Manipulating their guilt

Wanjiro says guilt can be a powerful motivator. However, she explains, that when parents use it to influence their children’s behaviour, it can be damaging. “Statements like, ‘After everything I have done for you, this is how you repay me?” can make children feel responsible for their parents’ emotions, leading to guilt and shame. 

She says children who are frequently guilt-tripped by their parents may develop unhealthy coping mechanisms and a distorted sense of responsibility for others’ emotions.

“Instead, tell them openly about your feelings and encourage them to express theirs, thereby, creating a healthy emotional exchange,” she says. 

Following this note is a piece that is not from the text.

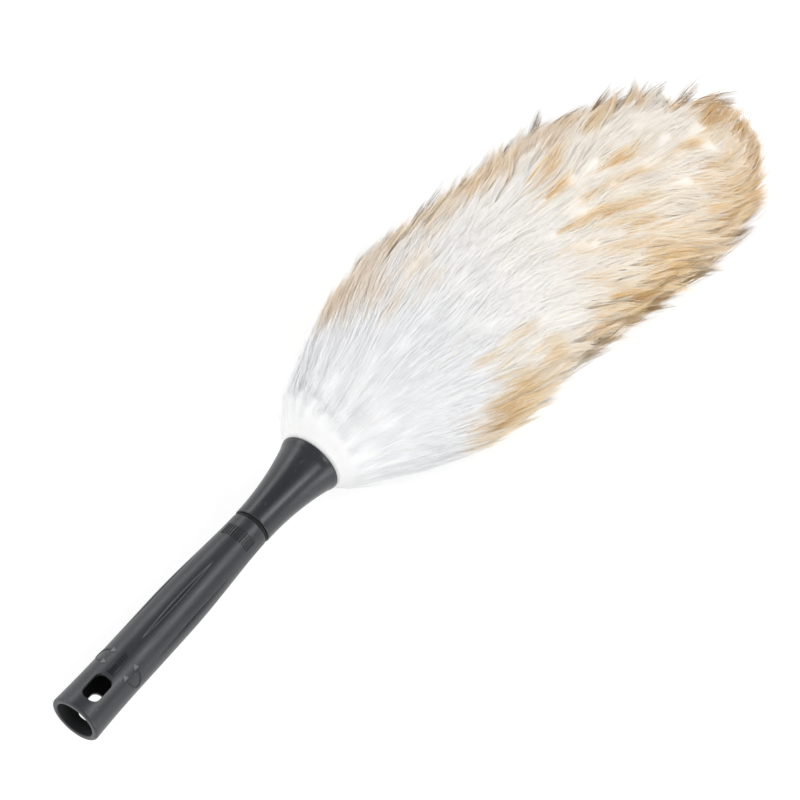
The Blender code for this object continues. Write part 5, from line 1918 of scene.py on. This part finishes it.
def soften(mesh, one, out_of_surface, out_of_fibre, loose):
    """Lights each fibre by the way its surface faces, as fine wool is, and its back the other way."""
    corners = np.array([corner.vertex_index for corner in one.loops])
    faces = [face for face in one.polygons for _ in face.vertices]
    facing = np.array([-1.0 if face.normal.y < -0.5 else 1.0 for face in faces])
    own = (OWN_SHADE_CLOSE + (OWN_SHADE_LOOSE - OWN_SHADE_CLOSE) * loose)[:, None, None]
    surface = out_of_surface[:, corners, :] * facing[None, :, None]
    soft = unit(surface * (1.0 - own) + out_of_fibre[:, corners, :] * own)
    mesh.normals_split_custom_set(soft.reshape(-1, 3).astype(np.float32))


def make_fibres(finish):
    draw = np.random.default_rng(SEED)
    tufts = guide_tufts(draw)
    per_tuft = FIBRES_IN_TUFT
    made = []
    order = np.argsort(tufts["share"], kind="stable")
    for number, chosen in enumerate(np.array_split(order, PIECES_OF_FIBRES)):
        name = f"wool_fibres_{number + 1}"
        made.append(shape_fibres(name, tufts, chosen, per_tuft, finish, draw))
    return made


def body_inset(share, angle):
    """How deep the close wool lies: just under the surface, and deeper behind the side fringes."""
    aside = (BODY_SIDE_INSET - BODY_INSET) * np.abs(np.cos(angle)) ** 4
    return (
        BODY_INSET * ease(*BODY_DEEPENS, share)
        + BODY_INSET_NECK
        + aside * ease(*BODY_SIDE_DEEPENS, share)
    )


def make_wool_body(finish):
    """The close wool under the fibres, from inside the collar to the tip, round the sleeve."""
    inside = COLLAR_END - WOOL_IN_COLLAR
    rows = [[middle_line(PELT_END + WOOL_BORE_EXTRA)[0]]]
    for distance in between(PELT_END - BORE_CLOSES, inside, 40):
        sleeve = pelt_bore(min(distance, CORE_END - CORE_END_ROUND)) + PELT_THICKNESS
        rows.append(wool_ring(distance, sleeve + WOOL_BORE_EXTRA))
    for distance in between(inside, COLLAR_END, 6):
        rows.append(wool_ring(distance, collar_radius(distance) - BELL_WALL - GAP))
    angles = np.arange(WOOL_SIDES) * math.tau / WOOL_SIDES
    crowded = np.linspace(0.0, 1.0, WOOL_ROWS) ** RINGS_CROWD
    for share in FIRST_RING + (LAST_RING - FIRST_RING) * crowded:
        shares = np.full(WOOL_SIDES, share)
        points = wool_surface(shares, angles, body_inset(shares, angles))
        points[:, 2] = np.maximum(points[:, 2], FLOOR_CLEARANCE - AXIS_HEIGHT)
        rows.append([Vector(point) for point in points])
    rows.append([sum(rows[-1], Vector()) / len(rows[-1]) + Vector(TIP_PAST_RINGS)])
    thing = new_object("wool_body", grid_skin(rows), finish, BODY_BEND_SHARP)
    paint_body(thing.data)
    light_body(thing.data)
    return thing


def wool_ring(distance, radius):
    return [off_middle(distance, radius, math.tau * step / WOOL_SIDES) for step in range(WOOL_SIDES)]


def light_body(mesh):
    """Lights the close wool's outside as the fibres over it are lit."""
    places = points_of(mesh)
    along, across = on_duster(places)
    past_lip = along > COLLAR_END + LIT_PAST_LIP
    outside = (np.hypot(across, places[:, 2]) > LIP_RADIUS * LIT_OUTSIDE) & past_lip
    lit = np.where(outside[:, None], out_of_wool(places), 0.0)
    mesh.normals_split_custom_set_from_vertices(lit.astype(np.float32))


def paint_body(mesh):
    """Gives the close wool its tones and a map that runs along and round it."""
    places = points_of(mesh)
    along, across = on_duster(places)
    share = (along - COLLAR_END) / WOOL_LENGTH
    tan, gold = tan_at(places, np.random.default_rng(SEED + 1))
    write_point_values(mesh, "tan", np.clip(tan * BODY_TAN, 0.0, 1.0))
    write_point_values(mesh, "gold", gold)
    write_point_values(mesh, "cool", ease(*COOL_ALONG, share))
    corner = np.zeros(len(mesh.loops), np.int32)
    mesh.loops.foreach_get("vertex_index", corner)
    angle = np.arctan2(places[:, 2], across) / math.tau
    layer = mesh.uv_layers.new(name="comb")
    u, v = angle[corner], share[corner]
    starts = np.zeros(len(mesh.polygons), np.int32)
    totals = np.zeros(len(mesh.polygons), np.int32)
    mesh.polygons.foreach_get("loop_start", starts)
    mesh.polygons.foreach_get("loop_total", totals)
    face = np.repeat(np.arange(len(starts)), totals)
    highest = np.maximum.reduceat(u, starts)
    u = np.where(highest[face] - u > 0.5, u + 1.0, u)
    layer.uv.foreach_set("vector", np.stack([u, v], 1).astype(np.float32).ravel())


# Floor, lamps and camera

def make_floor():
    """A pale floor that looks white to the camera and keeps a soft shadow."""
    made, tree, shader = new_material("pale floor")
    tree.nodes.remove(shader)
    grey = (*FLOOR_SEEN, 1.0)
    pale = add_node(tree, "ShaderNodeBsdfDiffuse", {"Color": grey}).outputs["BSDF"]
    white = {"Color": (1.0, 1.0, 1.0, 1.0), "Strength": FLOOR_GLOW}
    glow = add_node(tree, "ShaderNodeEmission", white).outputs["Emission"]
    seen = add_node(tree, "ShaderNodeAddShader", {0: pale, 1: glow}).outputs["Shader"]
    lit = add_node(tree, "ShaderNodeBsdfDiffuse", {"Color": (*FLOOR_LIT, 1.0)}).outputs["BSDF"]
    fill(tree.nodes["Material Output"], {"Surface": seen_or_lit(tree, seen, lit)})
    bm = bmesh.new()
    bmesh.ops.create_grid(bm, x_segments=8, y_segments=8, size=FLOOR_HALF_WIDTH)
    floor = add_object("floor", mesh_from("floor", bm, made))


def seen_directly(tree):
    """1 where the camera sees the surface, also in a gloss or through glass, and 0 for its light."""
    path = add_node(tree, "ShaderNodeLightPath")
    seen = path.outputs["Is Camera Ray"]
    for kind in ("Is Glossy Ray", "Is Transmission Ray"):
        rays = {0: seen, 1: path.outputs[kind]}
        seen = add_node(tree, "ShaderNodeMath", rays, operation="MAXIMUM").outputs["Value"]
    return seen


def seen_or_lit(tree, seen, lit):
    """One shader where the camera sees a surface, and another for the light that it gives."""
    shaders = {"Fac": seen_directly(tree), 1: lit, 2: seen}
    return add_node(tree, "ShaderNodeMixShader", shaders).outputs["Shader"]


def make_world():
    """An even studio: white near the horizon, where it is seen, and dim overhead."""
    world = bpy.data.worlds.new("studio")
    bpy.context.scene.world = world
    world.use_nodes = True
    tree = world.node_tree
    light = tree.nodes["Background"]
    fill(light, {"Color": (1.0, 1.0, 1.0, 1.0), "Strength": WORLD_STRENGTH})
    place = add_node(tree, "ShaderNodeTexCoord").outputs["Generated"]
    height = add_node(tree, "ShaderNodeSeparateXYZ", {"Vector": place}).outputs["Z"]
    colour = ramp(tree, height, STUDIO_HEIGHTS)
    seen = add_node(tree, "ShaderNodeBackground", {"Color": colour}).outputs["Background"]
    shown = seen_or_lit(tree, seen, light.outputs["Background"])
    fill(tree.nodes["World Output"], {"Surface": shown})


def make_softbox(name, azimuth, elevation, width, height, power):
    """A soft lamp in this direction from the duster, azimuth from +X towards +Y, in degrees."""
    data = bpy.data.lights.new(name, "AREA")
    data.shape = "RECTANGLE"
    data.size = width
    data.size_y = height
    data.energy = power
    turn, rise = math.radians(azimuth), math.radians(elevation)
    level = math.cos(rise)
    away = Vector((math.cos(turn) * level, math.sin(turn) * level, math.sin(rise)))
    lamp = add_object(name, data)
    lamp.location = Vector(LAMPS_AIM) + away * LAMP_DISTANCE
    lamp.rotation_euler = away.to_track_quat("Z", "Y").to_euler()


def make_camera():
    """The photograph's view: from above and behind the butt, to its right."""
    data = bpy.data.cameras.new("camera")
    data.sensor_width = 36.0
    data.lens = CAMERA_LENS
    data.clip_start = 0.05
    data.clip_end = 50.0
    axes = [Vector(axis).normalized() for axis in (CAMERA_RIGHT, CAMERA_UP, CAMERA_BACK)]
    turn = Matrix(axes).transposed().to_4x4()
    camera = add_object("camera", data)
    camera.matrix_world = Matrix.Translation(BUTT + Vector(CAMERA_FROM_BUTT)) @ turn
    bpy.context.scene.camera = camera


def place_piece(piece, body, slot, *nodes):
    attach(piece, body)
    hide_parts(*nodes)


def dress_node(name, finish):
    """Gives a node that keeps its own shape a new finish."""
    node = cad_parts[name]
    node.data.materials.clear()
    node.data.materials.append(finish)


def build():
    make_camera()
    make_world()
    make_floor()
    for softbox in SOFTBOXES:
        make_softbox(*softbox)
    charcoal, collar_finish, dark_marks, rubbed = [moulded_plastic(*looks) for looks in PLASTICS]
    place_piece(make_grip(charcoal), "grip", "handle_plastic", "grip")
    marks, heads = make_marks(dark_marks, rubbed)
    place_piece(marks, "grip", "handle_plastic", "grip")
    place_piece(heads, "grip", "handle_plastic", "grip")
    place_piece(make_ring(black_rubber()), "ring", "ring_rubber", "joint_ring")
    place_piece(make_collar(collar_finish), "head", "collar_plastic", "bell_collar")
    dress_node("core_rod", natural_nylon())
    dress_node("core_screw", zinc_plate("zinc plated screw", 300.0))
    dress_node("core_washer", zinc_plate("zinc plated washer", 220.0))
    place_piece(make_pelt(sheepskin_leather()), "head", "pelt_leather", "pelt_sleeve")
    sewing_thread = twisted_yarn("sewing thread", *SEWING_THREAD_LOOKS)
    waxed_twine = twisted_yarn("waxed twine", *WAXED_TWINE_LOOKS)
    place_piece(make_seam(sewing_thread), "head", "sewing_thread", "seam_thread")
    place_piece(make_tie(waxed_twine), "head", "tie_twine", "neck_tie")
    place_piece(make_wool_body(combed_wool()), "head", "wool", "wool_pile")
    for piece in make_fibres(wool_strands()):
        place_piece(piece, "head", "wool", "wool_pile")
    bpy.context.scene.view_settings.view_transform = "Standard"


build()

Loving them with conditions

According to Mutiga, children need to feel loved unconditionally, because when love is perceived as conditional, only given when the children make some achievements, or behave a certain way, it can cause deep feelings of shame and insecurity. “Children who feel they must earn their parents’ love are more likely to develop anxiety and perfectionistic tendencies, always striving to meet expectations to feel worthy of love,” he says.

He advises parents to show their children unconditional love, regardless of their successes or failures. This reassurance, he concludes, helps the children build a secure emotional foundation.